How AI Startups Can Get Enough Data and Avoid Hallucinations
All AI models are based on data – the core of their work. Without it, even the most robust algorithm is useless because it cannot learn. And for AI startups, this can be a real problem.
Tech giants like Google or Microsoft use massive amounts of data to train their AI models. But there are other sources of data: technology corporations can also access information from other companies in the market. Suppliers, partners, and customers are more willing to share their data with them due to the credibility of brands.
However, getting this access can be a challenge. Businesses keep their data private for many reasons – including confidentiality, regulations, and customer loyalty. This is especially true for sensitive information – for example, in areas such as finance or healthcare. Finally, access to exclusive data can be a competitive advantage that prevents companies from sharing it with AI platforms.
Getting new data can be challenging even for corporations: researchers warn that high-quality natural data could run out in 2026, while low-quality text and image data sources will be exhausted between 2030 and 2060.
But for startups, getting access to data is a real problem. Without their own data stream and partners ready to share the information, they must train their models on open sources, which is often insufficient to build a powerful service. Among other things, this leads to hallucinations in the system operation.
“Eager-to-please intern”: hallucination problem
The lack of comprehensive training data is one of the main reasons for hallucinations in AI systems. If the information is insufficient or contains essential gaps, the model will not see the full picture and may produce false outputs.
What do AI hallucinations mean? In some cases, the AI gives false information or non-existent facts that aren't connected to reality. This term is usually used in the context of large language models (LLM) or computer vision systems, and this is still a big problem for market leaders. Hallucinations are produced by ChatGPT, Google’s Bard, Midjourney, DALL-E, and other large systems. You can find many articles on the Internet, starting with “We asked ChatGPT about…” that talk about how the neural network gives incorrect answers and invents non-existing facts. It’s a reason why Professor Ethan Mollick of Wharton has called ChatGPT an “omniscient, eager-to-please intern who sometimes lies to you.”
Because of hallucinations, using AI systems in business is risky. There is a good example: recently, it was revealed that a lawyer, Steven Schwartz, used fictitious cases created by ChatGPT in the trial. Just imagine what would happen if AI tools were allowed in judicial practices.
Collaboration problem
As we see, hallucinations are inevitable at the current level of AI model development, even for the biggest of them. But for startups with limited access to data, algorithm distortions can be critical to their entire functioning. A designer would instead choose Midjourney or DALL-E over some unknown AI. Otherwise, he risks his character having three arms or floating in the air.
What can startups do to get access to data?

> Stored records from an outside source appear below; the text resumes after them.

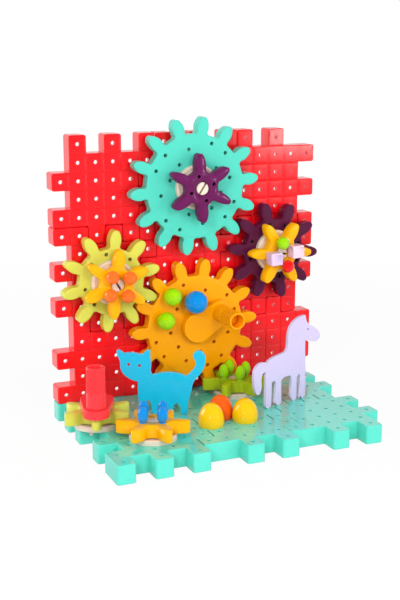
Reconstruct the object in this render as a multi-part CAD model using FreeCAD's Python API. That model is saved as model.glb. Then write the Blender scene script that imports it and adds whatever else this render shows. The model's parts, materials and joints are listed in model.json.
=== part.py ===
"""Hand cranked gear building toy: a peg wall on a peg floor, with gears, cranks, beads and figures.

Units are millimetres and +Z is up.  Everything sits on one square grid of cells.  Wall places are
given as (column, height) and floor places as (column, -depth), both counted in cells from the
back-left floor cell.  The finished toy is moved so that its origin is the middle of its underside.
"""
import FreeCAD, Part
import collections
import math
import os

os.makedirs("parts", exist_ok=True)
Vector = FreeCAD.Vector

# ---------------------------------------------------------------- the grid and the panels
PITCH = 18.0              # side of one cell, and distance between peg holes
PANEL_CORE = 4            # cells along one side of a panel's middle
PANEL_THICKNESS = 18.0    # a tooth is a cube, so that panels also join at a right angle
PANEL_SKIN = 2.4          # face of the hollow moulding
PANEL_WALL = 2.2          # side walls of the hollow moulding
PANEL_RIB = 1.4           # stiffening ribs behind the face
JOINT_GAP = 0.15          # play on each side of a finger joint
TOOTH_CORNER = 2.4        # rounded outer corners of the teeth
NOTCH_CORNER = 0.7        # rounded inner corners between teeth
WALL_FACE_ROUND = 0.9     # rounding where a panel's face meets its sides
FLOOR_FACE_ROUND = 0.8
GROOVE_DEPTH = 0.5        # lines that mark the cells on a wall panel
GROOVE_WIDTH = 1.6
WALL_PANELS = 3           # panels along the width, and up the wall
FLOOR_PANELS = 2          # panels from the wall to the front

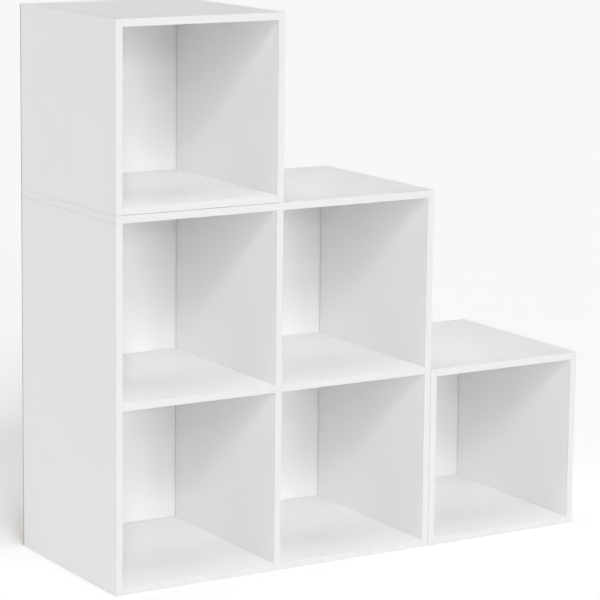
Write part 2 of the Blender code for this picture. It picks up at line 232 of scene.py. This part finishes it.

Collaborating with large technology companies with their datasets is the most obvious way. According to the 2020 Social Science Research Network research, nearly 50% of respondent firms already partner with large high-technology firms to access data. Some startups collaborate with big enterprises like EY. But although now EY has startups that the firm provides with its data, some executives are concerned about what might happen to their information if it is used for an external AI model.
Another example is Uber, which recently open-sourced its dataset for autonomous driving research, so developers worldwide can access it.
Here, we run into a problem I already mentioned: companies don’t willingly hand over their data to startups. In other cases, they ask a high price for access to it. This happened with the AI startup Vessel, which allows people to “try on” clothes virtually online. To improve the model, the company tried to convince some large retailers to share their data, but in return, it was asked for huge payouts and even equity in the company.
Searching for solutions
Another option for AI startups is to partner with a company with a lot of comprehensive data but lacks AI expertise. For example, develop a model for medical diagnostics. It may be wise to build a collaboration with a network of medical centres so you can gain access to its data. But there are some risks that you will have to sell majority control of the company.
Also, startups can train AI models for each client using only that client’s data. But often, it’s not enough for high-quality system operation. Moreover, clients do not always agree to that quickly: they want to be confident in your cybersecurity expertise and ability to protect their information.
Finally, there is an option to train AI models on synthetic data — a computer algorithm generates this data type and imitates natural data. However, unnatural data can be imprecise and unreliable, leading to hallucinations or bias.
Of course, there are more ways for AI companies to gain data. The market is growing incredibly fast, and startups should focus on finding a reliable source of comprehensive, relevant data, giving them a significant advantage over competitors.